SP: Besides the errands and the laundry and the credit cards that character Stevie Janowski provides, there is a strange aspect to that friendship. What do you guys think of when you’re writing that character and his relationship with Kenny?

DM: Well you know, with Kenny we took all the aspects of like a classic hero and we kind of stripped away all of the things that make someone actually heroic and then mutate that into making Kenny Powers. The same holds true with Stevie.

In our minds, Stevie is just the loyal sidekick who’s going into battle with this guy, but we try to set it in a world that we feel is real, so that relationship starts to take on other tones. Like, “Why is he so dedicated to this dude? What’s his deal?” I don’t think we have a hard answer.
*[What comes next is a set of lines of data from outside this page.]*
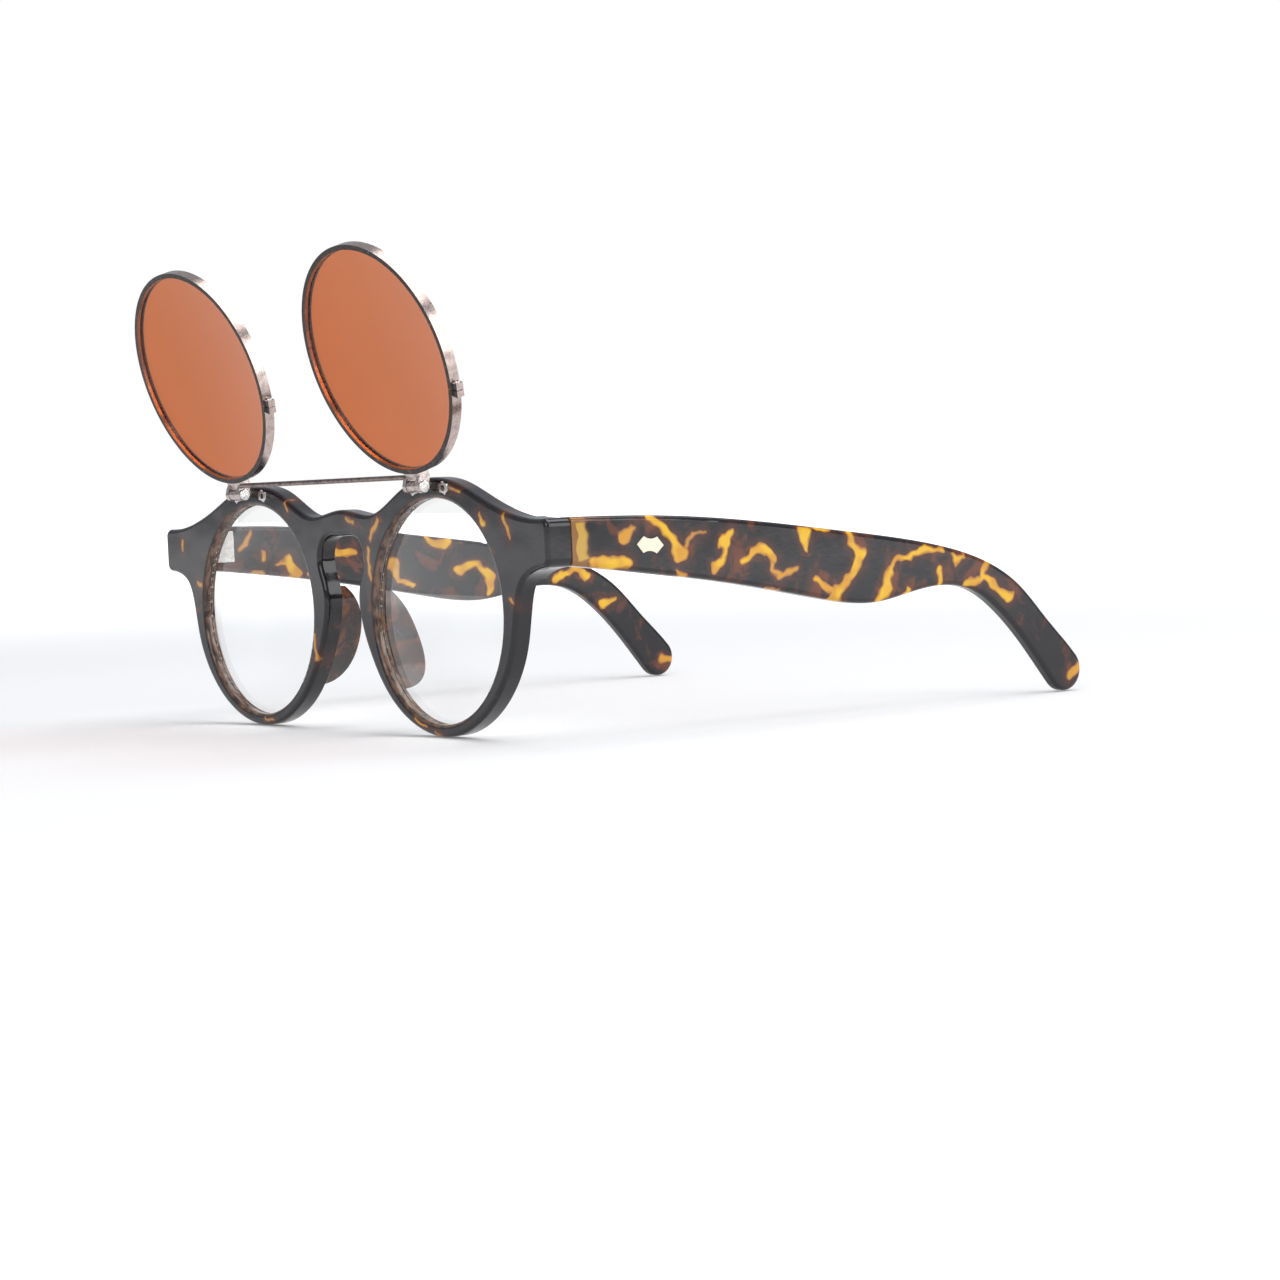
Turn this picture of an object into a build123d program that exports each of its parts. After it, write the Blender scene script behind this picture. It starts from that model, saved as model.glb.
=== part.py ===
from build123d import *
import os
from math import cos, radians, sin, sqrt

# Flip-up spectacles: a round acetate frame with clear lenses, and a second pair of tinted
# lenses in thin metal rims, joined by a bar and hinged above the brows so that they flip down.
# Millimetres. +X is the wearer's left, the front faces -Y, the temples run towards +Y, +Z is up.
# While building, Y = 0 is the face of the front and Z = 0 is the height of the lens centres.
# settle() then moves everything so that the origin is the bottom centre of the whole object.

# ---- front frame -------------------------------------------------------------------------
lens_radius = 22.0            # opening in the front for each clear lens
bridge_gap = 23.2             # between the two openings
half_width = 71.1             # middle to the outer end of an endpiece
front_thickness = 3.8
endpiece_depth = 5.5          # front to back, where a temple butts on
endpiece_length = 8.1         # how far the deeper endpiece runs inwards from the end
endpiece_top = 17.6
endpiece_bottom = 8.3
face_rounding = 0.9           # soft front edges
endpiece_corner = 1.6         # rounded corners of the endpieces, seen from the front
rim_bottom_width = 2.4        # lowest stretch of the rim, which meets the table
bridge_top_drop = 1.6         # bridge top below the height of the openings' tops
bridge_height = 5.3           # acetate between bridge top and keyhole
# ---- clear lens --------------------------------------------------------------------------
lens_thickness = 1.8
lens_bevel = 0.5              # ridge round the edge that sits in the groove
lens_flat = 0.4               # flat band each side of the ridge, on either lens
lens_curve = 130.0            # radius of the front surface
clear_lens_set = 1.5          # front edge of the lens behind the face of the front
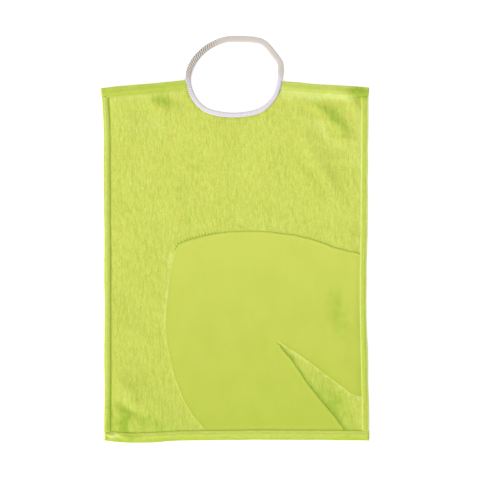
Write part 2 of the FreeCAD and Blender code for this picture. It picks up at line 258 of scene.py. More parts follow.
def relief(x, y):
    """Height of the cloth's underside above the table."""
    height = 0.35 * MM * (1 + noise(x, y, 46, 62, 3))
    height += 0.16 * MM * (1 + noise(x, y, 17, 23, 4))
    # The folds wander, and are fuller in some places than in others.
    u = x + 5.5 * MM * noise(x, y, 21, 24, 5)
    v = y + 5.5 * MM * noise(x, y, 22, 20, 6)
    full = 1 + 0.5 * noise(x, y, 15, 17, 7)
    for line, wide, tall in FOLD_LINES:
        away, along = distance_to(line, u, v)
        length = distance_along(line)[-1]
        fade = step_up(along, -0.1 * length, 0.25 * length)
        fade = fade * step_up(length - along, -0.1 * length, 0.3 * length)
        bulge = bell(away, wide) - math.exp(-6.25)  # nothing from 2.5 widths on
        height = height + tall * full * np.maximum(bulge, 0) * fade
    height = np.maximum(height, 0.05 * MM)
    # The outer edges lie down on the table.
    edge = np.minimum(HALF_WIDTH - np.abs(x), y - BOTTOM_EDGE)
    return height * (0.35 + 0.65 * step_up(edge, 0, 14 * MM))


# Patches where the pile is stroked open, and deeper in colour, or flat, and paler (below zero), laid where
# folds and hems fall into shade or light, so partly the pile's nap and partly painted shade and painted
# highlight: (x, y, half length, half width, turn in degrees, amount).
STROKE_AND_PAINTED_LIGHT_PATCHES = (
    (140, 166, 9, 8, 0, 1.4),
    (113, 139, 17, 9, -38, 0.55),
    (122, 117, 12, 5, -10, 0.5),
    (98, 121, 26, 6, -42, -0.28),
    (134, 106, 7, 30, 0, -0.2),
    (96, 160, 50, 5, -4, -0.3),
    (-76, 155, 13, 7, -20, 0.62),
    (-100, 128, 26, 9, 10, -0.15),
    (-127, -204, 8, 13, 8, 0.85),
    (-141, -194, 2.4, 22, 0, 0.7),
    (-96, -208, 34, 10, -3, 0.3),
    (-128, -214, 14, 5, -20, 0.4),
    (116, -82, 13, 34, 8, 0.42),
    (-72, -20, 8, 2.2, 72, -0.45),
    (112, -183, 34, 10, -52, 0.42),
    (-137, -221.5, 7, 2.6, -28, -0.6),
    (-117, -222, 9, 4, 0, 0.45),
)


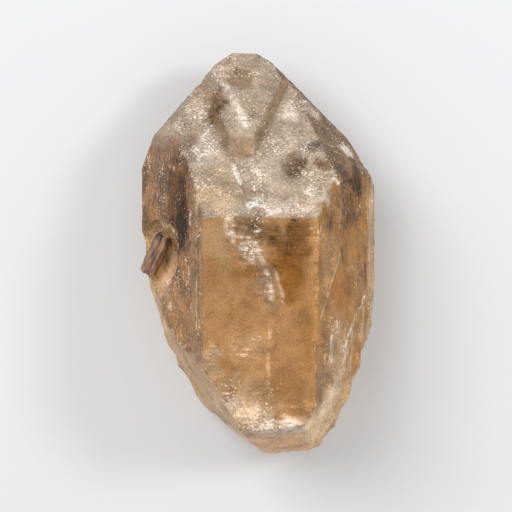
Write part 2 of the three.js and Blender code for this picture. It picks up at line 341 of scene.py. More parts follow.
STROKES = [
    # Tip faces
    Stroke(((-6.8, 23.1, 38.9), (-3.1, 14.1, 46), (1, 12.8, 47)), 0.5, 0.3, "#8A745E", 0.3),
    # A white line along the crack's lip: partly frost, partly a painted highlight on the slit.
    Stroke(((-6.5, 23.2, 38.9), (-5.6, 20.8, 40.8), (-4.7, 18.3, 42.7)), 0.6, 0.1, "#F6F0EA", 1.0),
    Stroke(((-8.9, 45.2, 26.2), (-6.6, 41.4, 29.1), (-4.5, 36, 33.3), (-3.1, 33.5, 35.3)),
           1.5, 0.0, "#E6DACE", 0.72, 0.65),
    Stroke(((4.4, 40.2, 28.2), (2.4, 36.2, 31.6), (0.2, 31.4, 35.1), (-0.9, 28.2, 37.2)),
           0.5, 0.1, "#7E644C", 0.2, 0.8),
    Stroke(((-11.8, 40.4, 27.8), (-9.8, 35, 32.4), (-8.6, 32, 34.8), (-7.5, 28.2, 37.2)),
           0.7, 0.1, "#6E543E", 0.2, 0.8),
    Stroke(((-12.2, 33.8, 30.5), (-16.3, 28.3, 34.9), (-15.1, 22.8, 39.2)), 0.6, 0.1, "#EFE6DE", 0.85, 0.8),
    # Left flank
    Stroke(((-15.9, 4, 45.1), (-15.9, -8, 45.1), (-15.9, -19.8, 45.1)), 0.4, 0.1, "#D2BFA6", 0.6, 0.7),
    Stroke(((-14.8, 5, 47.4), (-14.8, -8, 47.4), (-14.8, -20, 47.4)), 0.6, 0.0, "#8A5A2C", 0.05, 0.8),
    Stroke(((-17.6, 10, 40.5), (-17.6, 7.6, 40.5)), 0.5, 0.0, "#D8CCC0", 0.8, 0.8),
    Stroke(((-29.6, 5.7, 17.6), (-27.7, 6.8, 19.2), (-25.3, 7.5, 23.6), (-23.3, 6.6, 30.7),
            (-21.7, 5, 33.4)),
           0.9, 0.0, "#D8B898", 0.4, 0.8),
    Stroke(((-21, 2.1, 34.7), (-21, -2, 32), (-22.3, -6, 29), (-24.4, -9.8, 28.7)),
           0.5, 0.0, "#DCC0A0", 0.5, 0.7),
    # Right flank
    Stroke(((14.6, 8.5, 50), (14.6, -5, 50), (14.6, -14, 50)), 0.6, 0.1, "#6E4620", 0.0, 0.95),
    Stroke(((21.4, 8.4, 40), (21.6, 2, 39.5), (22.4, -1.8, 38)), 0.8, 0.3, "#5E4430", 0.2, 0.8),
    Stroke(((21.2, 0, 40.4), (21, -2.1, 40.9), (17.9, -10.8, 45.9), (15.5, -18.6, 50)),
           0.4, 0.0, "#D8C09C", 0.6, 0.7),
    Stroke(((28.4, 20, 27.4), (28.6, 0, 27), (28.6, -8, 26.8)), 0.35, 0.3, "#6E4A2A", 0.1, 0.8),
    Stroke(((28.6, -11.7, 26), (26.7, -14.8, 30), (23.8, -21.2, 35), (23, -24.3, 36.2)),
           0.6, 0.0, "#EBDCC8", 0.95, 0.9),
    # White streaks on the right wedge: partly frost, partly painted glints.
    Stroke(((19.1, -21.7, 42.8), (19.1, -28.1, 42.8)), 0.7, 0.1, "#EBDCC8", 0.95, 0.9),
    # Front face
    Stroke(((3, -17.6, 50), (2.6, -30, 50), (2.3, -39.7, 49.9)), 0.55, 0.1, "#E6CFA8", 0.5, 0.45),
    Stroke(((4, -38.9, 49.8), (10.7, -38.9, 49.7)), 0.35, 0.1, "#E0C8A8", 0.6, 0.6),
    Stroke(((-7, 8, 50), (-6.9, 4.9, 50), (-3.9, 1.5, 50), (-1.4, -1.2, 50)),
           1.5, 0.0, "#E0CDB8", 0.74, 0.85),
    Stroke(((-2.4, 3.4, 50), (0.2, 0.4, 50), (1.6, -4, 50), (3, -8.4, 50), (3.4, -11.6, 50)),
           0.8, 0.0, "#E0CCB6", 0.64, 0.85),
    Stroke(((4.5, -5.3, 50), (5.8, -9.2, 50), (6.5, -12.6, 50)), 0.5, 0.0, "#DCC6AA", 0.5, 0.6),
    # White dashes under the tip's front edge: partly frosted chips, partly painted glints.
    Stroke(((0, 8.1, 50), (2.2, 8.1, 50)), 0.35, 0.0, "#F4EEE8", 1.0, 0.9),
    Stroke(((-0.9, 5.4, 50), (0.8, 6, 50)), 0.4, 0.0, "#F2EAE2", 1.0, 0.9),
    # Foot facets
    Stroke(((13.3, -43.6, 46), (16.9, -34.8, 46.5)), 0.4, 0.1, "#E6D0B4", 0.6, 0.7),
    Stroke(((16.3, -47.8, 25.4), (19.4, -36.6, 39.9)), 0.5, 0.1, "#E6D0B4", 0.5, 0.6),
]


# How the finishes meet and spread. Sizes and places are in millimetres and tilts in degrees. The
# spans of zones and strokes are shares of their radii and widths.

SHARP_ANGLE = math.radians(18)
SHARP_SPREAD = 2
FACE_SPREAD = 3
BROKEN_SPREAD = 2
FACING_START = 0.97
FACING_RANGE = 0.02
TIP_TILT = 70
PRISM_TILT = 90
FOOT_TO_TIP = (4, 12)
GROOVE_MIDDLE = -3.2
GROOVE_HALF = (11.8, 13.5)
GROOVE_LOWEST = (24, 20)
ZONE_SPAN = (0.55, 1.25)
STROKE_SPAN = (0.3, 1.4)
WANDER_SIZE = 3.0
WANDER_REACH = 1.8
FINE_WANDER_SIZE = 1.1
FINE_WANDER_REACH = 0.7
STROKE_WANDER = 1.2
STROKE_CLOUDING = 0.7
FULL_FROST = 0.8
# Whitening of sharp edges: worn chips and a painted highlight along the edges.
WEAR_AND_HIGHLIGHT_FROST = 0.15
LUMINANCE = (0.21, 0.72, 0.07)
SMOKY_BELOW = 0.3
SMOKY_RANGE = 0.25


def smooth_values(values, edges, rounds):
    """Spreads one value per vertex over its neighbours."""
    count = np.maximum(np.bincount(edges.ravel(), minlength=len(values)), 1)
    for _ in range(rounds):
        total = np.bincount(edges[:, 0], values[edges[:, 1]], len(values))
        total += np.bincount(edges[:, 1], values[edges[:, 0]], len(values))
        values = 0.5 * values + 0.5 * total / count
    return values


def edge_sharpness(bm):
    """1 on vertices that lie on a sharp edge, 0 on flat places."""
    values = np.zeros(len(bm.verts))
    for edge in bm.edges:
        if len(edge.link_faces) == 2 and edge.calc_face_angle(0.0) > SHARP_ANGLE:
            values[edge.verts[0].index] = 1.0
            values[edge.verts[1].index] = 1.0
    return values


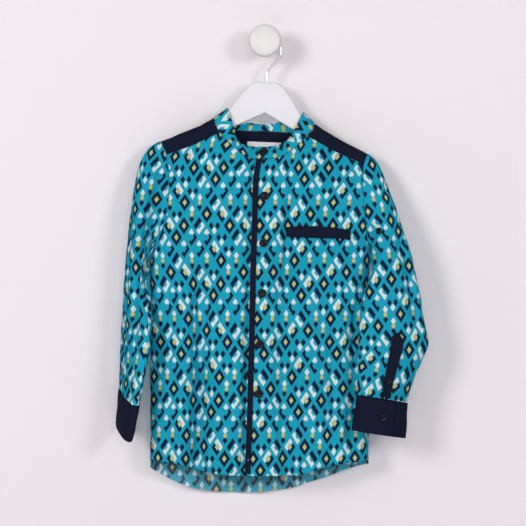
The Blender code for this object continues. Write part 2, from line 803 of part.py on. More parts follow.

Is Stevie in love with Kenny? Does Stevie have a severe case of hero worship? We just think it’s kind of funny to dance in between both of those worlds with him.

SP: In the past, you’ve said that season one included teachers from your own high school. Is there any part of this stint in Mexico that you can claim is true to life?

DM: Jody and myself have never been down to Mexico and spent any time with their baseball teams down there, so everything is pretty much what we pulled from our imaginations on it. But we like to try to embarrass and humiliate anyone from our personal lives whenever we get the opportunity.

SP: So no cockfighting then?

DM: We were new to cockfighting. Actually, we wanted to shoot the show down in Mexico. But the powers that be at HBO said that, for insurance reasons, it was going to be too much of a pain … to go shoot down there. We weren’t able to do it, so they pointed us toward Puerto Rico. That’s where we actually shot.

We fell in love with a lot of locations there, the crew was great, and cock fighting is legal down there. So we went to a few cockfights; it just was kind of crazy. It’s mind blowing, and so that quickly worked its way into the pilot storyline.

SP: There are a lot of similarities between the first episode of the first season and the first episode of the second season, and again between both seasons’ second episodes. Is the storyline for this year going to be similar to the first season?

DM: It definitely takes some dips and turns that are going to show their heads. But with those first few, kind of the way we were looking at it was “a man who forgets his past is doomed to repeat it.” It’s not by accident or coincidence that you start to see Kenny falling into similar situations that he fell in before.

It just all has to do with Kenny’s main deal —he’s a dude that’s fallen really hard and he tries to find the answers to fix the situation and he never really listens to the proper guidance or doesn’t really take it to heart, so until he does he’s just kind of doomed to fall into the same sort of mistakes and the same sort of horrible situations. There [are] traces of that definitely in this season — of him coming into situations that he’s been in before but not really taking anything from it or from his past experiences and just dooming himself further.

SP: Is there going to be a season three, and if there is, do you have any ideas or hints?

DM: We’d love there to be a season three. When we originally started the show, we weren’t sure if anyone would even watch it. We didn’t really know what would happen. So we kind of made the first season where, you know, if we don’t get the chance to do this again, let’s just make this something that can weirdly stand on its own so it doesn’t just seem like a half-realized sort of story.

But we always had a plan where, best case scenario, if we were allowed to do it again, what we would do. We don’t have anything concrete, but the idea was to finish it in three acts, you know each season. This season is merely the second act. The best would be yet to come next season if we’re allowed to do it.

SP: One more hard-hitting question — Little Debbies or Tastykakes?

DM: I’m going to have to rock Little Debbies. That’s the treat. Twelve o’clock at night, 4 o’clock in the morning or 8 o’clock in the morning. It is delicious for breakfast, lunch or dinner. Little Debbies all the way.